-- Given data --

_ _ _

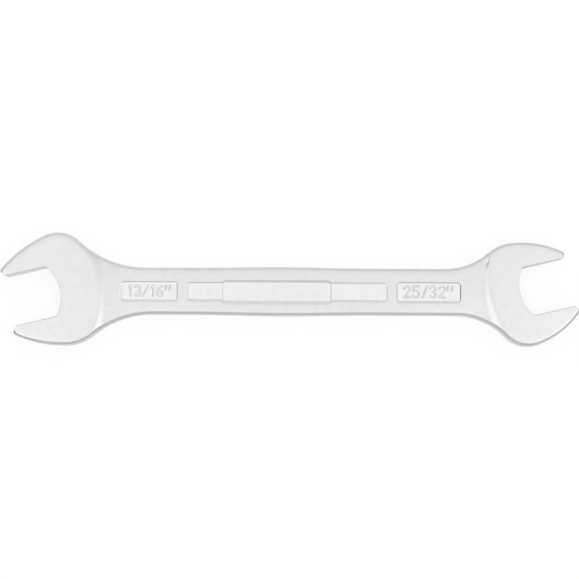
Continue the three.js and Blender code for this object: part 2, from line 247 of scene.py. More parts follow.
def lay_out_side(head, part):
    """Centres and joints of the arcs on the heel or the toe of a head, and its side of the jaw."""
    side = part.side
    part.shoulder = from_jaw(head, side, part.shoulder_along,
                             head.half_opening + part.side_width - part.shoulder_radius)
    part.nose = from_jaw(head, side, part.tip_reach - part.nose_radius,
                         head.half_opening + part.lip)
    part.front = cross_circles(part.shoulder, part.front_radius - part.shoulder_radius,
                               part.nose, part.front_radius - part.nose_radius, -side)
    part.front_end = towards(part.front, part.shoulder, part.front_radius)
    part.nose_end = towards(part.front, part.nose, part.front_radius)
    neck_y = side * (SHANK_HALF_WIDTH + part.neck_radius)
    reach = part.shoulder_radius + part.neck_radius
    neck_x = part.shoulder.real - half_chord(reach, neck_y - part.shoulder.imag)
    part.neck = complex(neck_x, neck_y)
    part.neck_end = towards(part.shoulder, part.neck, part.shoulder_radius)
    part.shank_end = complex(neck_x, side * SHANK_HALF_WIDTH)

    # The lead-in leaves the flat and runs out through the nose.
    part.flat_end = from_jaw(head, side, head.flat_reach, head.half_opening)
    slant = JAW_TURN * (LEAD_IN_TURN if side > 0 else LEAD_IN_TURN.conjugate())
    gap = ((part.flat_end - part.nose) * slant.conjugate()).imag
    part.tip = part.nose + slant * complex(half_chord(part.nose_radius, gap), gap)

    # The fillet between the flat and the throat.
    across = head.half_opening - part.corner_radius
    reach = head.throat_radius - part.corner_radius
    along = head.throat_bottom + head.throat_radius - half_chord(reach, across)
    part.corner = from_jaw(head, side, along, across)
    part.flat_start = from_jaw(head, side, along, head.half_opening)
    part.throat_end = towards(head.throat, part.corner, head.throat_radius)

    clockwise = side < 0
    part.lead_in = Line(part.tip, part.flat_end)
    part.flat = Line(part.flat_end, part.flat_start)
    part.fillet = Arc(part.corner, part.flat_start, part.throat_end, clockwise)
    part.nose_arc = Arc(part.nose, part.tip, part.nose_end, clockwise)
    part.front_arc = Arc(part.front, part.nose_end, part.front_end, clockwise)
    part.shoulder_arc = Arc(part.shoulder, part.front_end, part.neck_end, clockwise)
    part.neck_arc = Arc(part.neck, part.neck_end, part.shank_end, not clockwise)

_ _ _

-- What is expected --
Extract all of the data exactly as written.

-- Solution to this problem --
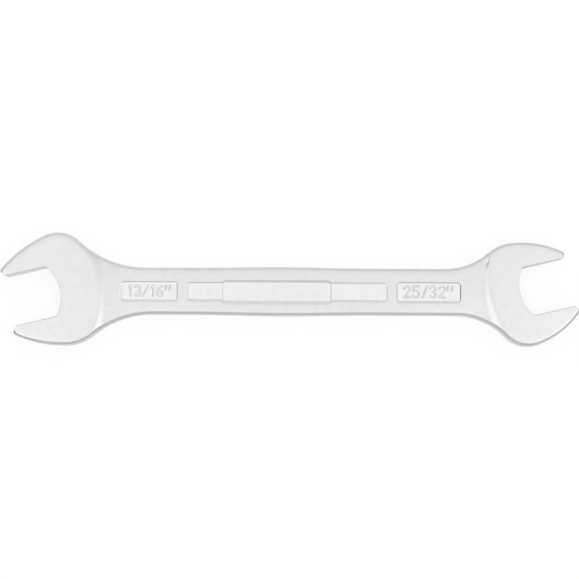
Continue the three.js and Blender code for this object: part 2, from line 247 of scene.py. More parts follow.
def lay_out_side(head, part):
    """Centres and joints of the arcs on the heel or the toe of a head, and its side of the jaw."""
    side = part.side
    part.shoulder = from_jaw(head, side, part.shoulder_along,
                             head.half_opening + part.side_width - part.shoulder_radius)
    part.nose = from_jaw(head, side, part.tip_reach - part.nose_radius,
                         head.half_opening + part.lip)
    part.front = cross_circles(part.shoulder, part.front_radius - part.shoulder_radius,
                               part.nose, part.front_radius - part.nose_radius, -side)
    part.front_end = towards(part.front, part.shoulder, part.front_radius)
    part.nose_end = towards(part.front, part.nose, part.front_radius)
    neck_y = side * (SHANK_HALF_WIDTH + part.neck_radius)
    reach = part.shoulder_radius + part.neck_radius
    neck_x = part.shoulder.real - half_chord(reach, neck_y - part.shoulder.imag)
    part.neck = complex(neck_x, neck_y)
    part.neck_end = towards(part.shoulder, part.neck, part.shoulder_radius)
    part.shank_end = complex(neck_x, side * SHANK_HALF_WIDTH)

    # The lead-in leaves the flat and runs out through the nose.
    part.flat_end = from_jaw(head, side, head.flat_reach, head.half_opening)
    slant = JAW_TURN * (LEAD_IN_TURN if side > 0 else LEAD_IN_TURN.conjugate())
    gap = ((part.flat_end - part.nose) * slant.conjugate()).imag
    part.tip = part.nose + slant * complex(half_chord(part.nose_radius, gap), gap)

    # The fillet between the flat and the throat.
    across = head.half_opening - part.corner_radius
    reach = head.throat_radius - part.corner_radius
    along = head.throat_bottom + head.throat_radius - half_chord(reach, across)
    part.corner = from_jaw(head, side, along, across)
    part.flat_start = from_jaw(head, side, along, head.half_opening)
    part.throat_end = towards(head.throat, part.corner, head.throat_radius)

    clockwise = side < 0
    part.lead_in = Line(part.tip, part.flat_end)
    part.flat = Line(part.flat_end, part.flat_start)
    part.fillet = Arc(part.corner, part.flat_start, part.throat_end, clockwise)
    part.nose_arc = Arc(part.nose, part.tip, part.nose_end, clockwise)
    part.front_arc = Arc(part.front, part.nose_end, part.front_end, clockwise)
    part.shoulder_arc = Arc(part.shoulder, part.front_end, part.neck_end, clockwise)
    part.neck_arc = Arc(part.neck, part.neck_end, part.shank_end, not clockwise)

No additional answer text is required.